Le printemps est arrivé tranquillement à Strasbourg, tout est plein de vie. Dans mon petit appartement du centre-ville, les pots de fleurs verdissent. Les jonquilles que ma sœur m’a offertes pour mon anniversaire ont fleuri. Je bois du thé, je travaille à mes traductions et j’écoute des CD de Léonard Lasry, Stan Getz et Shirley Horn en réfléchissant à la manière de structurer mes tâches des semaines à venir. Je suis en manque de vacances et m’énerve de voir que le principe capitaliste de la récompense fonctionne si bien pour moi : Je me dédommage en faisant des achats. Au marché de Pâques, j’ai acheté une nouvelle lampe de table, qui n’était en fait pas dans mon budget. Au Passage du Désir, il y avait des bougies qui se transforment en huile de massage. Je trouve toujours un livre, un DVD ou un CD qui éteint ma raison et déclenche l’impulsion d’achat.

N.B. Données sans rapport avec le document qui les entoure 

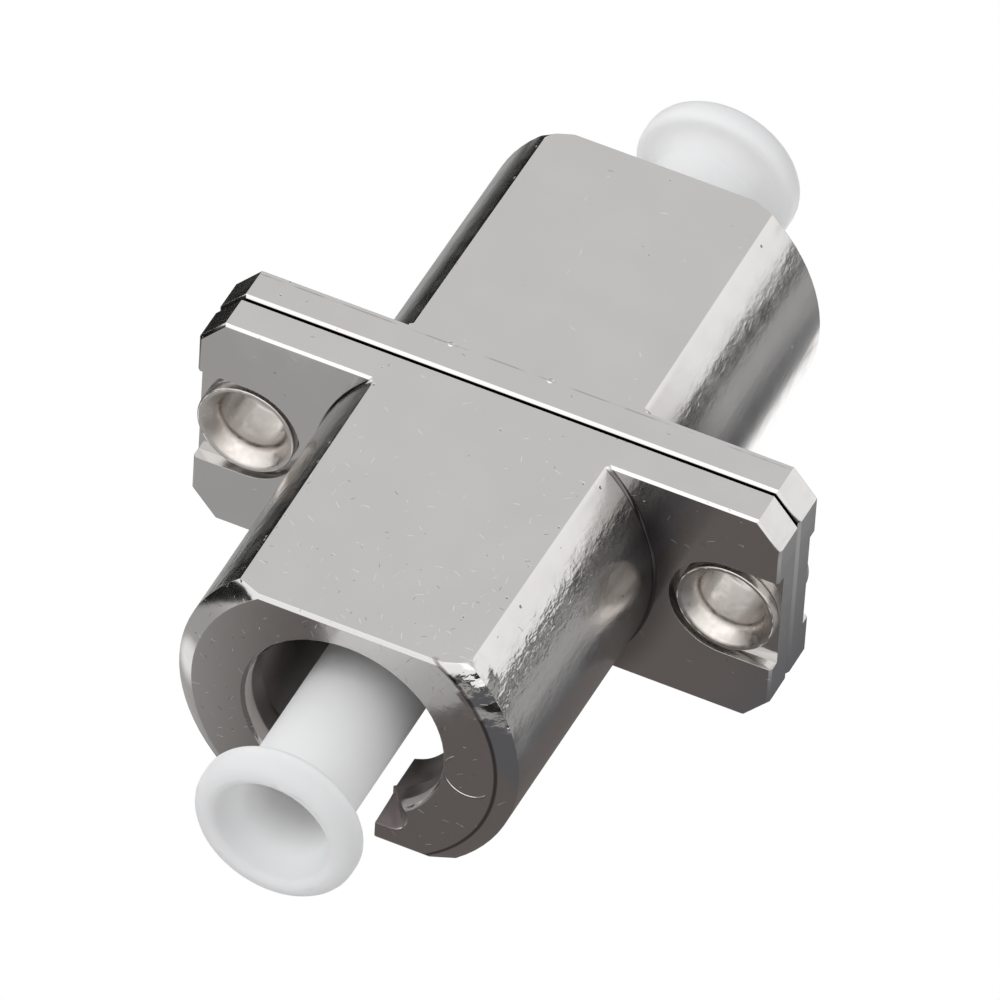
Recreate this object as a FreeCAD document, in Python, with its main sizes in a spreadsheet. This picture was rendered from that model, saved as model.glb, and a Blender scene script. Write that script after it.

Cet été, je vais enfin tourner un film après une longue pause. Le week-end dernier, j’ai visité le lieu de tournage, Warburg, près de Kassel. Mon coproducteur et acteur principal, Sten Jacobs, et moi avons mené les premières discussions sur l’organisation. Le lendemain de mon retour, j’ai reçu une visite de Berlin. J’ai joué les guides, nous avons pris un joli petit déjeuner et nous faisons une longue promenade dans l’Orangerie et la vieille ville.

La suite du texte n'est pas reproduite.